Task details: Quote every line from the top of the listing down to and including the line that contains "obj.matrix_parent_inverse = Matrix.Identity(4)".

Information supplied:
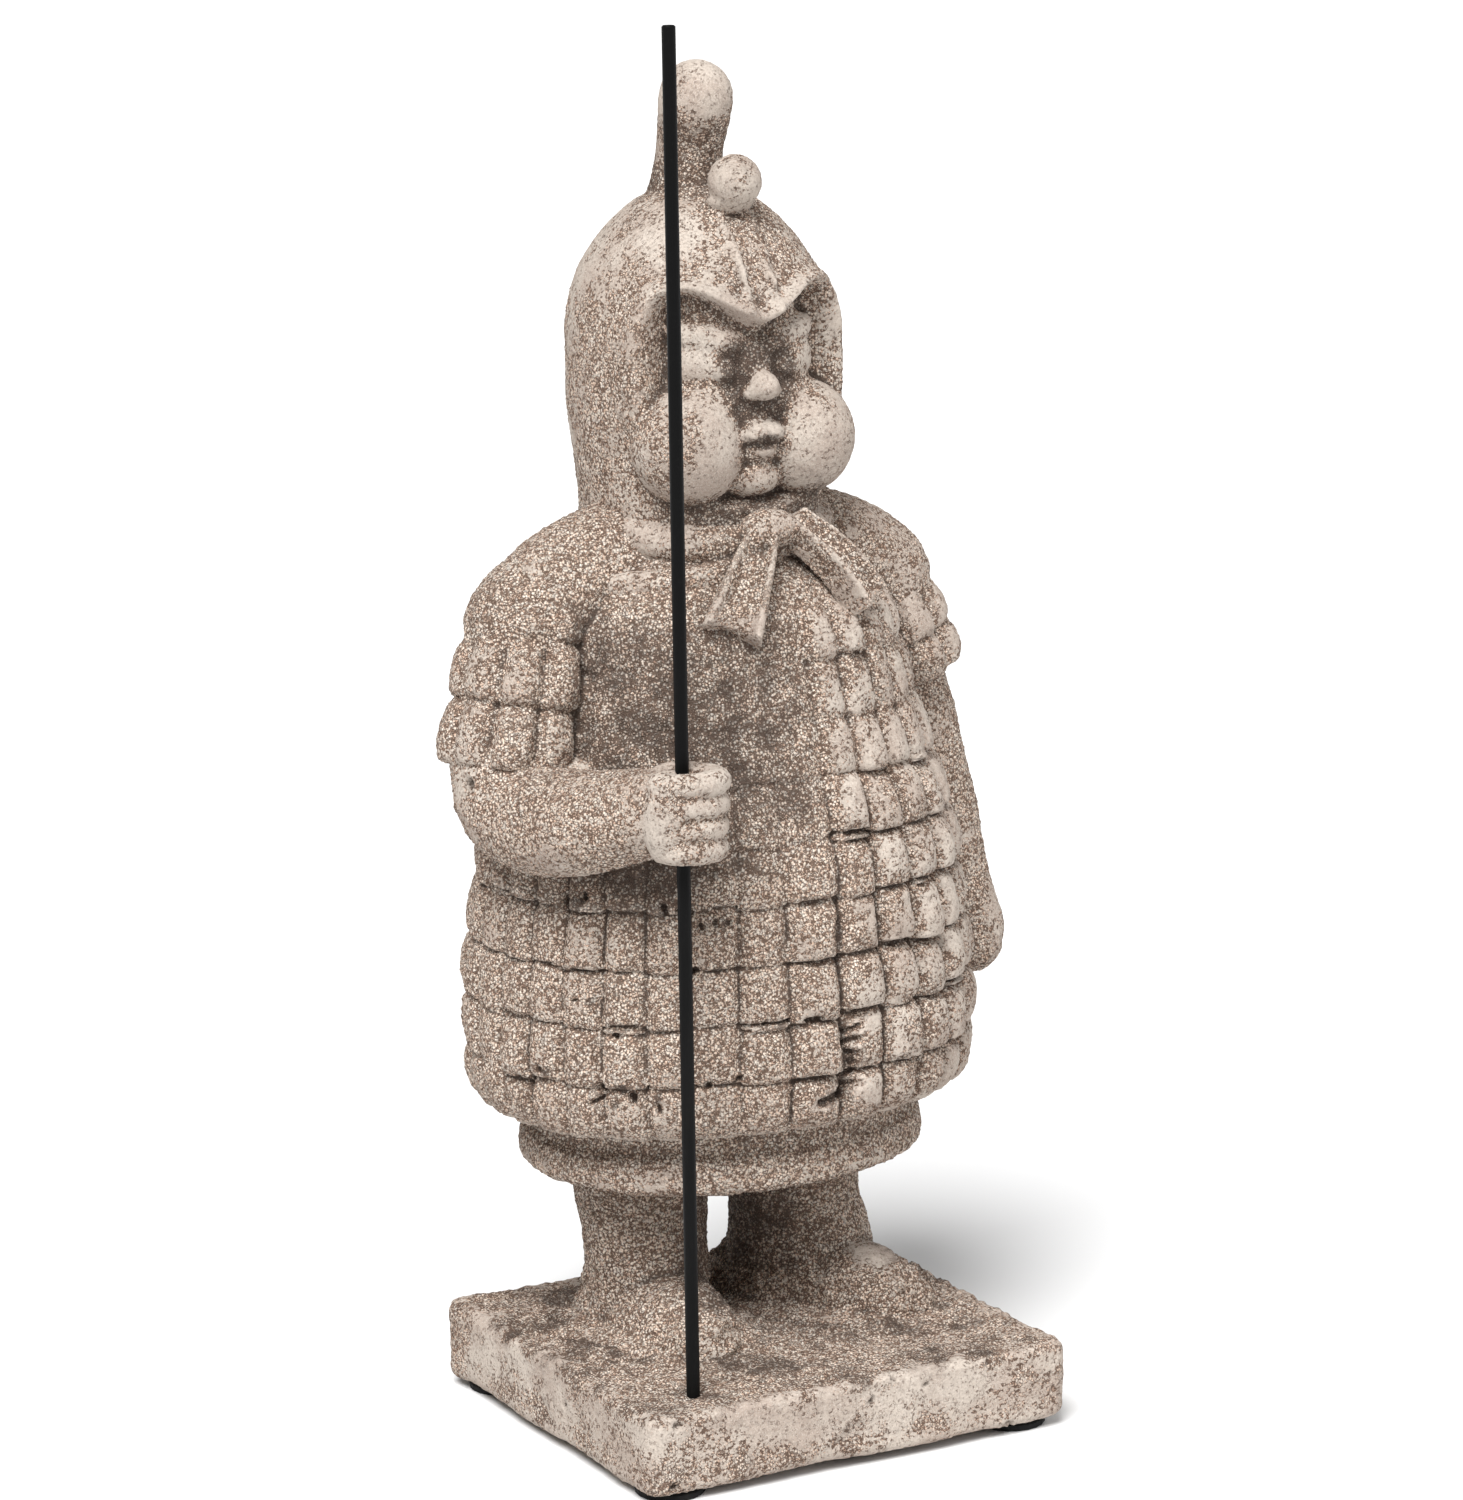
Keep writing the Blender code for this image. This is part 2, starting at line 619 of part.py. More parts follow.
clear_scene()
cast_figure()
rod()
foot_pads()
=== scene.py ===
# %% [markdown]
# # A weathered cement soldier
#
# The figurine in the photograph is cast in one with its slab, in a sandy cement that has stood out of
# doors. A plain black steel rod stands in its fist, and rubber feet are stuck under the slab. The packed
# CAD model is the frame: it fixes every size. This script dresses it. Each main form of the casting is
# modelled again with enough faces for worn plates, lips, fingers and grit, and all of them share one
# cement material.

# %% Load the frame
import itertools
import math
import random

import bmesh
import bpy
import numpy as np
from mathutils import Matrix, Vector, noise


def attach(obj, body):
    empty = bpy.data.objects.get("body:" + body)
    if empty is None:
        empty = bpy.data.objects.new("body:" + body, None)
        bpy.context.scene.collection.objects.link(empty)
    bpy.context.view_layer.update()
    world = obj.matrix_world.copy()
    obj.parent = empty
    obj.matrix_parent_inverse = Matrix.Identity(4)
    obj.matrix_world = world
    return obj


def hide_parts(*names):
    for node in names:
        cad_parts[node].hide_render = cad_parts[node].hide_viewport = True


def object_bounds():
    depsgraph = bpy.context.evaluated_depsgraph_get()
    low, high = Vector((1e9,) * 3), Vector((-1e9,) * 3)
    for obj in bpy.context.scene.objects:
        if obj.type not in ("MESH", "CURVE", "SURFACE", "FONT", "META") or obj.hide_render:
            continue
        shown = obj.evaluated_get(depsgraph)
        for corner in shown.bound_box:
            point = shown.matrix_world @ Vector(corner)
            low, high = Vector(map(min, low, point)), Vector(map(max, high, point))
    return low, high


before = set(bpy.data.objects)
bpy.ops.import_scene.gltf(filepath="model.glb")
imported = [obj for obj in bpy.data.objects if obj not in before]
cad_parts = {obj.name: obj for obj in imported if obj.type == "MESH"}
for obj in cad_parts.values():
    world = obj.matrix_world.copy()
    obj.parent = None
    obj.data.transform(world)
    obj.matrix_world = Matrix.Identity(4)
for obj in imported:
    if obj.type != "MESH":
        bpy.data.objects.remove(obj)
cad_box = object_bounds()
print("CAD box", [[round(v, 4) for v in corner] for corner in cad_box])

# %% [markdown]
# ## Places
#
# The casting's forms are given in millimetres from one point: the middle of the coat, on the slab's top.
# Working from such a point keeps the numbers readable, because they are then the figure's own heights
# and half widths. The figure faces -Y, and its right hand is on the -X side.

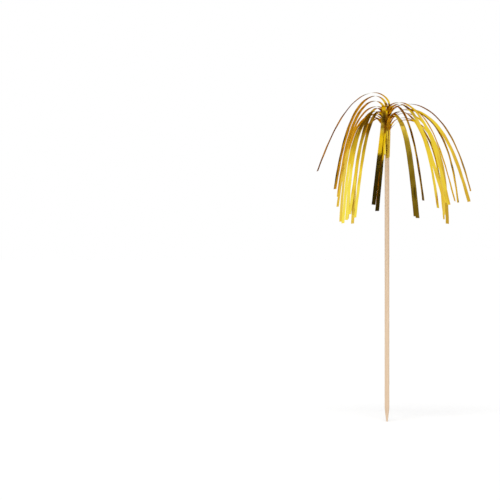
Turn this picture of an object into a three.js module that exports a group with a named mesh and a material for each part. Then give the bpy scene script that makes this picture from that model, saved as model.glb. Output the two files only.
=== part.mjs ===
// Firework cocktail pick: a pointed wooden stick with gold foil film wound round its top end.
//
// The film is one strip. Its lower band stays whole and is wound into a sleeve of several turns,
// each a little lower and a little wider than the last. Its upper band is slit into strands, which
// leave the sleeve's stepped top edge, curl outwards and droop round the stick like a firework.
// A band of double-sided tape under the first turn holds the film on the wood.
//
// Millimetres, +Z up. The origin is the middle of the stick's blunt point. A bearing is an angle
// about the stick: 0 points along +X and it grows towards +Y. The photograph looks along +Y.

import * as THREE from 'three';

// Wooden stick
const stickLength = 200;
const stickDiameter = 3;
const stickSides = 24;
const pointLength = 9;
const pointDiameter = 0.9; // the flat at the very end
const pointBulge = 0.8; // 1 is a straight cone, less is fuller
const pointSteps = 5;
const topChamfer = 0.3;

// Double-sided tape round the top of the stick
const tapeThickness = 0.1;
const tapeWidth = 12;
const tapeInset = 2; // from the top of the stick down to the tape
const tapeOpenSides = 1; // sides of the stick left bare where the tape's ends don't meet
const glueGap = 0.02; // between the wood, the tape and the film

// Film strip
const filmThickness = 0.05;
const sleeveHeight = 17; // the band that isn't slit
const windGap = 0.04; // air between one turn and the next
const windDrop = 2.7; // how far each turn sits below the last
const sleeveTaperRise = 0.5; // height above the first turn's lower edge where the taper ends
const uprightSlope = 90; // degrees, the slope of the film where a strand leaves it
const seamBearing = -120; // where the film's outer end lies

// Strands
const strandWidth = 2.5;
const strandLength = 90;
const strandColumns = 5; // facets across a strand where it leaves the sleeve
const strandRows = 18;
const rootRows = 2; // rows that still have all the facets
const rowSpread = 1.5; // above 1 puts more rows near the root, where the bend is tight
const peelLength = 1.2; // over which a strand leaves the upright film below it
const riseShare = 0.35; // of its root's depth below the top, where the inner turns hold it up
const flattenLength = 6; // over which its curved section turns flat
const sweepLength = 4; // over which it turns to its final bearing
const curlLength = 20; // over which a strand with a curl of 1 bends over
const twistLength = 45; // over which it twists about its own middle line
const pathSteps = 12; // steps between rows when a path is added up

// How each strand hangs, as seen in the photograph, from the film's inner end outwards.
// sweep: degrees that it turns sideways, from where it leaves the sleeve.
// launch and droop: degrees above the horizontal near its root and towards its end.
// curl: how slowly it bends from the one to the other, in curlLengths. twist: degrees at its end.
// veer: degrees that it goes on turning sideways, from its root to its end.
const strandPoses = [
  { sweep: 28.5, launch: 79, droop: -79.4, curl: 1.1, twist: 0, veer: 0 },
  { sweep: 122, launch: 88, droop: -68, curl: 1.15, twist: -15, veer: 0 },
  { sweep: 28, launch: 52, droop: -76, curl: 0.9, twist: 14, veer: 0 },
  { sweep: 57.2, launch: 27, droop: -80, curl: 1.3, twist: -10, veer: -28.5 },
  { sweep: -4.2, launch: 69, droop: -81, curl: 1.075, twist: 0, veer: 0 },
  { sweep: 10, launch: 46, droop: -75, curl: 1.12, twist: 32, veer: 0 },
  { sweep: -22, launch: 66.5, droop: -68, curl: 0.7, twist: 12, veer: 0 },
  { sweep: 13, launch: 24, droop: -76, curl: 1.1, twist: -4, veer: -18 },
  { sweep: 65, launch: 46, droop: -78, curl: 0.82, twist: 8, veer: -12 },
  { sweep: 34.4, launch: 62.5, droop: -81, curl: 0.95, twist: -10, veer: 0 },
  { sweep: -14, launch: 62, droop: -80, curl: 1.28, twist: -8, veer: 0 },
  { sweep: 19, launch: 70, droop: -75, curl: 0.88, twist: -8, veer: 0 },
  { sweep: 10, launch: 42, droop: -80, curl: 0.85, twist: 8, veer: -14 },
  { sweep: -32, launch: 54, droop: -86, curl: 0.85, twist: -10, veer: 0 },
  { sweep: 0, launch: 66, droop: -76, curl: 1.1, twist: 80, veer: 0 },
  { sweep: -21, launch: 58, droop: -77, curl: 1.05, twist: 50, veer: 0 },
  { sweep: 4, launch: 46.7, droop: -81, curl: 1.1, twist: -10, veer: 0 },
  { sweep: -5, launch: 48, droop: -84, curl: 0.85, twist: 2, veer: 0 },
  { sweep: -23, launch: 50, droop: -86, curl: 0.85, twist: 0, veer: 0 },
  { sweep: -4, launch: 46, droop: -88, curl: 0.95, twist: 80, veer: 0 },
  { sweep: -11.5, launch: 66, droop: -87, curl: 1.17, twist: -12, veer: 0 },
  { sweep: 26, launch: 60, droop: -90, curl: 0.98, twist: 25, veer: 0 },
  { sweep: 50.5, launch: 68, droop: -79, curl: 0.72, twist: 20, veer: 0 },
  { sweep: 46, launch: 50, droop: -84, curl: 0.8, twist: 0, veer: 0 },
  { sweep: 13, launch: 50, droop: -86, curl: 0.85, twist: 0, veer: 0 },
  { sweep: -23, launch: 54, droop: -86, curl: 0.92, twist: 0, veer: 0 },
  { sweep: 18, launch: 44, droop: -90, curl: 0.98, twist: 55, veer: 0 },
  { sweep: 24, launch: 70, droop: -79, curl: 0.7, twist: 10, veer: 0 },
];

const finishes = {
  wood: { color: 0xe2c4a5, roughness: 0.75, metalness: 0 },
  tape: { color: 0xefe9d8, roughness: 0.6, metalness: 0 },
  film: { color: 0xe8c545, roughness: 0.2, metalness: 1 },
};

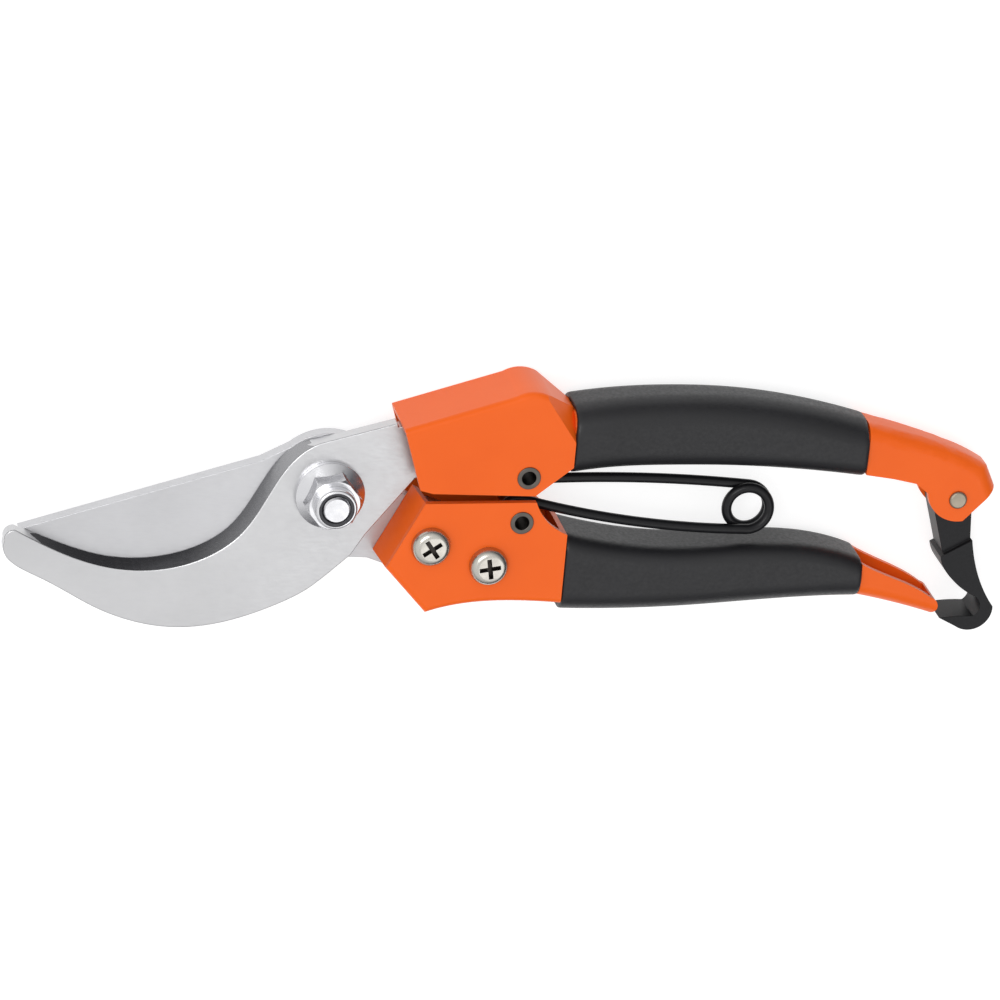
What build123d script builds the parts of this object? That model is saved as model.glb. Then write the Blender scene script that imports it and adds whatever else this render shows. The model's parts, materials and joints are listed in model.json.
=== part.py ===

Complete answer:
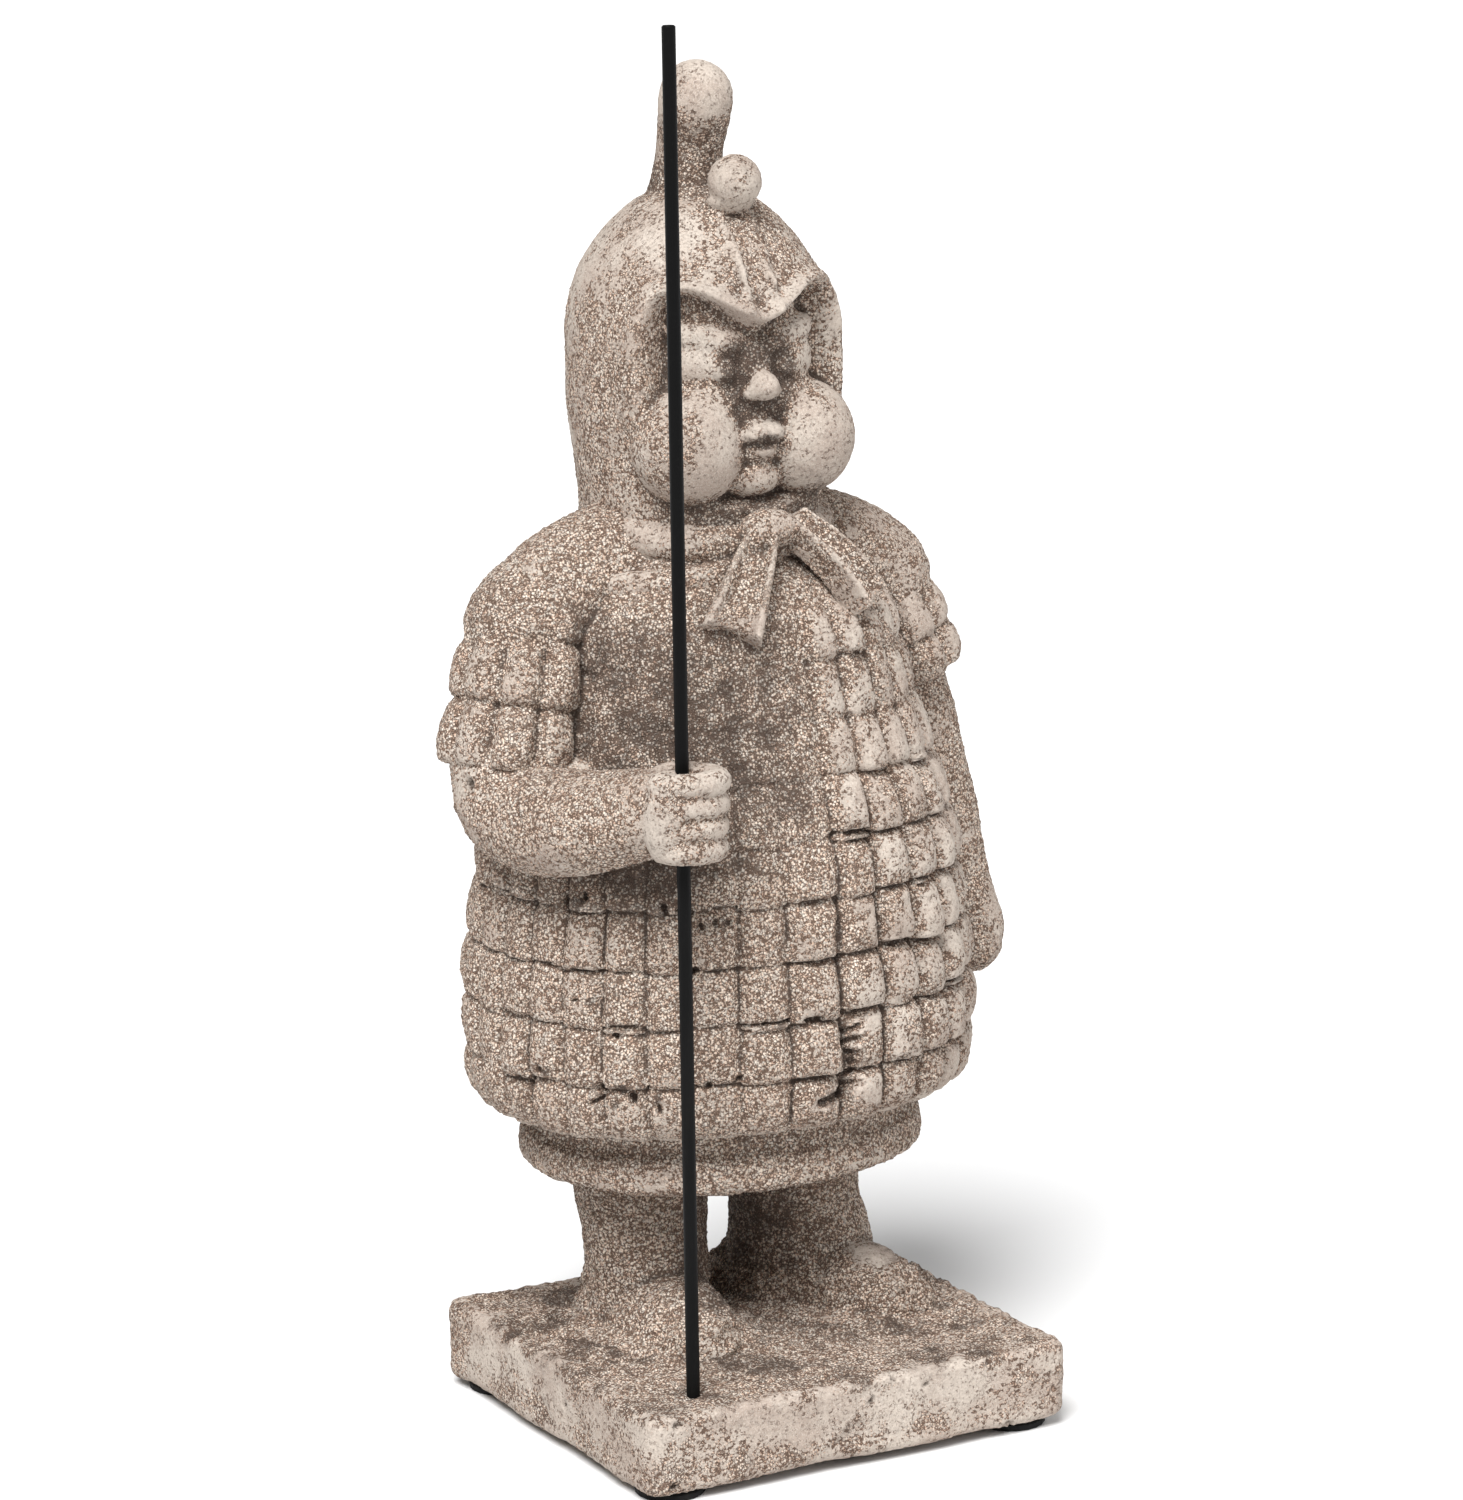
Keep writing the Blender code for this image. This is part 2, starting at line 619 of part.py. More parts follow.
clear_scene()
cast_figure()
rod()
foot_pads()
=== scene.py ===
# %% [markdown]
# # A weathered cement soldier
#
# The figurine in the photograph is cast in one with its slab, in a sandy cement that has stood out of
# doors. A plain black steel rod stands in its fist, and rubber feet are stuck under the slab. The packed
# CAD model is the frame: it fixes every size. This script dresses it. Each main form of the casting is
# modelled again with enough faces for worn plates, lips, fingers and grit, and all of them share one
# cement material.

# %% Load the frame
import itertools
import math
import random

import bmesh
import bpy
import numpy as np
from mathutils import Matrix, Vector, noise


def attach(obj, body):
    empty = bpy.data.objects.get("body:" + body)
    if empty is None:
        empty = bpy.data.objects.new("body:" + body, None)
        bpy.context.scene.collection.objects.link(empty)
    bpy.context.view_layer.update()
    world = obj.matrix_world.copy()
    obj.parent = empty
    obj.matrix_parent_inverse = Matrix.Identity(4)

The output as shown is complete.